Ayatollah Ruhollah Khomeini

(WallPaper) #1

Bakhtiar recognized the futility of resisting. After pro-Khomeini
soldiers seized Iran’s military bases and overpowered the loyal
Imperial Guard, Bakhtiar disguised himself and fled for his life
to Paris.
To the U.S. government, the actions of Iran’s military were
exasperating. The defectors were using American weapons to
overthrow an American ally. During the early 1970s, when the
United States considered the shah an anchor for American
interests in the Middle East, it had sold a notable arsenal to the
Iranian Army.
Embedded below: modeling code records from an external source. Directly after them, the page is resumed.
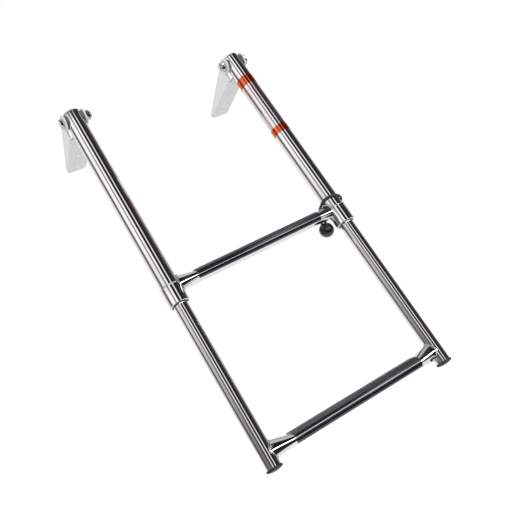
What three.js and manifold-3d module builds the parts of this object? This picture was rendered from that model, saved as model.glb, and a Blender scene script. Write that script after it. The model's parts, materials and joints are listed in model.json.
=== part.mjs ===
// Over-platform telescoping boarding ladder: two screw-down channel brackets, an upper frame
// that hinges on them, and a lower frame that slides up inside the upper tubes.
// Millimetres, +Z up. X runs across the ladder, +Y points inboard over the platform, and the
// origin is on the mounting plane, straight below the middle of the pivot axis.
import * as THREE from "three";
import { mergeVertices } from "three/addons/utils/BufferGeometryUtils.js";
import Module from "manifold-3d";

// ---- Driving dimensions ---------------------------------------------------------------------
const TUBE_SPACING = 324; // centre to centre of the two side tubes
const PIVOT_HEIGHT = 25; // pivot axis above the mounting plane
const LEAN_DEG = 8.7; // the tubes lean this far outboard of vertical
const GAP = 0.3; // clearance between neighbouring pieces
const HOLE_CLEARANCE = 0.4; // on the radius of a bolt hole

const OUTER_TUBE = { radius: 16, wall: 1.5, top: 14.5, topWall: 3, length: 377.6 };
const INNER_TUBE = { radius: 12, wall: 1.5, top: 288, bottom: 652 };
const COLLAR = { radius: 17.6, top: 346, bottom: 379.5, lip: 1.6 };
const GUIDE_BUSH = { top: 318.4, bottom: 381.6 };
const SLIDER_BUSH = { top: 287, bottom: 318 };

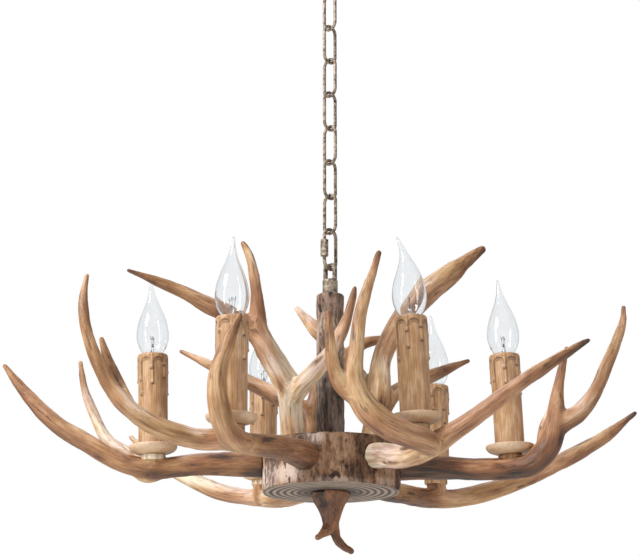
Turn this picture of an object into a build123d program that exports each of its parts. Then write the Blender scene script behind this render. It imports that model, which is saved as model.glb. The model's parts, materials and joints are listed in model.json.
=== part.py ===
from build123d import *

import os
from math import cos, radians, sin

from numpy import interp

# Antler chandelier: six antler arms with candle lamps round a log hub, hung on a chain.
# Millimetres, +Z up. The origin is the middle of the ceiling bracket, on the ceiling, and the
# lamp hangs below it. Antler forms are lofts through stations chosen along each beam and tine.

os.makedirs("parts", exist_ok=True)

# Ceiling fitting
canopy_radius = 60.0
canopy_height = 30.0
canopy_wall = 1.6
canopy_lip = 4.0
canopy_shoulder_radius = 51.6
canopy_shoulder_drop = 15.0
canopy_waist_radius = 36.0
canopy_waist_drop = 25.2
canopy_boss_radius = 14.0
bracket_length = 96.0
bracket_width = 18.0
bracket_thickness = 3.0
bracket_bolt_spacing = 70.0
bracket_bolt_hole_radius = 2.6
bracket_bush_radius = 8.0
bracket_bush_height = 7.0
loop_rod_radius = 5.0
collar_radius = 11.0
collar_height = 5.0
collar_chamfer = 1.2
loop_rod_gap = 1.0  # from the ceiling down to the end of the loop's rod
ceiling_loop_radius = 12.0
ceiling_loop_wire = 2.0
ceiling_loop_neck = 1.5  # from the collar down to the top of the loop's wire centre

# Chain, all of it at its real size: wires are given by radius, links by centre-line size
link_count = 8
link_wire = 1.75
link_half_width = 8.25
link_length = 42.8
quick_link_wire = 2.0
quick_link_half_width = 8.5
quick_link_length = 43.85
quick_link_gate = 9.0
sleeve_nut_radius = 4.3
sleeve_nut_length = 18.0
wire_sides = 6
link_gap = 0.3
link_turn = 45.0  # the links stand a quarter turn apart, half way round from the front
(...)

Some of those weapons now were being used by
a revolutionary force that soon would have American civilians
in their sights.
In Iran, few observers during the period of chaos doubted the
inevitable outcome. By February 11, it was all but over. Tehran
Radio, then in the hands of revolutionaries, announced, “The
dictatorship has come to an end.”^31
Middle East historian Roy Mottahedeh observed: “Khomeini
had sat first in Iraq, then (after October 1978) in Paris, and said,
‘The shah must go; the shah must go.’ Other leading mullahs,
including some of the ‘models’ in Qom, had been willing to
compromise with the shah’s government; but Khomeini had
not. He spoke the word without compromise, and finally the
shah left.”^32
Government under the shahs—the old Iran—was gone. Now,
the world watched to see how a new regime rooted in Islamic
fundamentalism would shape itself, and what life would be like
for Iran’s people in the decade of the 1980s.